Other economists, analyst and money managers share Awad’s view that the credit crunch has to unwind, the balance sheet and economic problems need to be worked through and that there’s a certain amount of pain that is unavoidable, if not appropriate.

"What can the Fed do? Not a heck of a lot," says banking analyst Bert Ely, president of Ely & Co. "We’re working through a credit overhang. This is kind of what we had to do with the savings and loan crisis. Monetary policy doesn’t fix the problem."

The S&L crisis of the late 1980s and early 1990s is a useful example. Bad lending practices, troubled balanced sheets and a dose of fraud led to enormous losses in real estate and escalating estimates of what the problem would cost the economy, which later turned out to be wildly pessimistic

The stock market decline of 1990 –when stocks fell 20 percent between July and October of 1990 – and the recession of the time overlapped with the S&L debacle.

More Complicated Mess

Though there are some parallels, Ely and others say the current credit crunch is more complicated and potentially more damaging to the overall economy, even if the losses represent a smaller percentage of total GDP

"We don’t know how the mortgage problems are going to spill into other areas, such as credit cards and autos," worries Ely.

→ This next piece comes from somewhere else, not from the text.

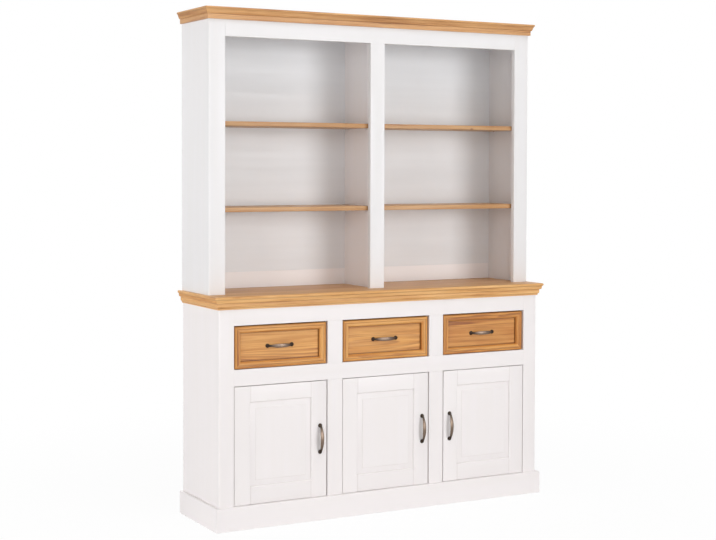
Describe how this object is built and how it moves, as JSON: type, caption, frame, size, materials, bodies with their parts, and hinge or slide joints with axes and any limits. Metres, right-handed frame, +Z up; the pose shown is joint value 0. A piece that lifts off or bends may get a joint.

Those concerns are now being applied to bond insurers, whose stocks were battered this week. Both Ambac Financial Group and MBIA have attracted the attentionof credit agencies. Optimists can put to the fact that the bulk of the subprime losses, write downs and loan loss reserves may wind up being accounted for in the fourth quarter of 2007, reflecting both the brutal year in housing and the lending side.

"The damage is done, " says Ely. "The house burned down. We now have to rebuild the house. The fed is the fireman. Continuing to squirt water on it doesn’t do any good."